There was a gap between Thor and The Avengers, and we see at the beginning of The Avengers that some… “stuff” has happened.



And we still haven’t really gotten into it in detail. We get a hint at the end of the film. Did Joss [Whedon] fill you in on that? Was that vital to your character?

Yeah, we talked about it a lot. We talked about this idea that Loki disappears through that wormhole of space and time, when the Bifrost is destroyed, and he kind of goes through the Seventh Circle of Hell. And he’s on his own. He’s on his own in the dark corners of the universe, and the journey he goes on is pretty horrible. It’s like getting lost in the rainforest or something. You’re going to come out the other side a bit mangled on the outside, and on the inside. And he’s made this deal with Thanos and the Chitauri… Don’t reveal that.


I’ll cut it out. Everyone knows about the Chitauri now though.

Because people would, “Ugh, why did you tell me? You ruined it!”


I report on news all the time, and people send me spoilers, but why would I tell anyone? I could get hits off of it, but why would I ruin the movie? That’s not helping anyone.

Yeah, yeah, exactly. So I think he makes a deal… and he’s being played too, by them. But I just think it’s interesting, actually, because we’re more interested in what that does to him as a character, because it gives us a justification for his increased menace. […] He’s much darker, and more scarred.


He’s very feral sometimes. What interests me is that he’s directed all that rage – which was present in Thor – but he’s directed all that rage at Earth as a whole.



I’m curious where that came from, the idea that humanity as being awful.

The idea is… He’s someone who was brought up with the expectation of a particular entitlement. In Thor, Odin says to Thor and Loki as children, “Only one of you may ascend to the throne, but you were both born to be kings.” So Loki has been brought up with this expectation that he is born to rule.
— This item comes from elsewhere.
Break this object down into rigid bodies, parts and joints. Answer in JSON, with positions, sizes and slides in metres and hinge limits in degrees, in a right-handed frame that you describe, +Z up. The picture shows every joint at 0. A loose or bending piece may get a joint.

He’s a prince who deserves, as his birthright, a kingdom. He doesn’t have a kingdom in Asgard, he doesn’t have a kingdom in Jotunheim, and he’s come down to Earth to refashion the Earth as his own kingdom. Part of his motivation is, in that speech in Stuttgart, “It’s the unspoken truth of humanity that you crave subjugation.” And then he says to Thor, “The humans slaughter each other in droves while you idly fret. I need to rule them, brother.” I get the sense that he’s sort of like all the terrible autocratic fascists of human history. He’s laboring under the delusion that he’ll create some kind of world peace by uniting them in reverence of one king. And it’s an identity search. He’s desperate. He needs to belong. He’s so lacking in self esteem, that just like someone like Hitler, he needs to fill the void with adulation.
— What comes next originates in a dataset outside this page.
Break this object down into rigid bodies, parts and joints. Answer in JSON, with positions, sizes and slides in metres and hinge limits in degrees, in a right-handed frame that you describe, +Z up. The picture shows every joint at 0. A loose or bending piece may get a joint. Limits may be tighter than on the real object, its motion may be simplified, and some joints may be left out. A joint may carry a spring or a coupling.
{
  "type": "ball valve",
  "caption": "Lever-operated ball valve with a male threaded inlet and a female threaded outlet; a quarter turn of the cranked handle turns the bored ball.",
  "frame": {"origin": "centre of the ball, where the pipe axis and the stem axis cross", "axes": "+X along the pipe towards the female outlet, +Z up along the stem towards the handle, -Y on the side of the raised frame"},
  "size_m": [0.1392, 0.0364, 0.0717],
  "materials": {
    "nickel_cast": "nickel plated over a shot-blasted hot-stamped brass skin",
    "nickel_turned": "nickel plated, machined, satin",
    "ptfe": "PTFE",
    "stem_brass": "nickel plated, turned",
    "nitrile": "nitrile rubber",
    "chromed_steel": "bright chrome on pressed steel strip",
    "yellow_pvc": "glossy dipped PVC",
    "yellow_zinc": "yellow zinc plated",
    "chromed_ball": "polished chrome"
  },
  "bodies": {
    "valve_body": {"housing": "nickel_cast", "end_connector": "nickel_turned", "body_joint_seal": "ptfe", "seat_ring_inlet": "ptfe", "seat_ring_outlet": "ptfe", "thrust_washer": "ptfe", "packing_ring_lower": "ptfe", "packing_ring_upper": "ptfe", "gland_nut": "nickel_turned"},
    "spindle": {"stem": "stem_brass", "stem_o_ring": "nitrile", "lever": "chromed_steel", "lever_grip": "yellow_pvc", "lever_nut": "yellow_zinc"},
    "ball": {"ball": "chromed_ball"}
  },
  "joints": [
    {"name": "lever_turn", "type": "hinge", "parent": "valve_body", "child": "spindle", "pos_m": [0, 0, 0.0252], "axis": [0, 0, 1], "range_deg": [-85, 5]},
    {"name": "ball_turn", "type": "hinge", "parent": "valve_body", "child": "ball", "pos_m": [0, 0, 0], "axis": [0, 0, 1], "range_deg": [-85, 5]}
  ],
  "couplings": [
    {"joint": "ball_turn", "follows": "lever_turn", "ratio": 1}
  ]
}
You’re going to be in Thor 2.



Have you seen the script for Thor 2?

No, I haven’t. I promise you this.


Do you feel like there is a redemption for Loki at some point in the future? Or are the great villains, regardless of how human they are, incapable of change?

Well, I think it’s the most fascinating part of him, particular, as a specific character. It’s what distinguishes him from someone like The Joker, or any of the other characters really, is that he’s walking this tightrope between virtue and vice, between all-out evil and the possibility of redemption. There is a part of him… I always think, if you hate someone, then underneath it you still love them. Because you have to love them enough to care to hate them. The opposite of love is not hate, it’s indifference.


And they’re both united by passion.

I think it would be fun to play with it. If the audience is interested in that, then I certainly am. It seems that that’s why he’s the God of Mischief, because you can never quite pin him down. You don’t know which direction he’s going to swivel into next. Can he forgive himself? Can he be forgiven?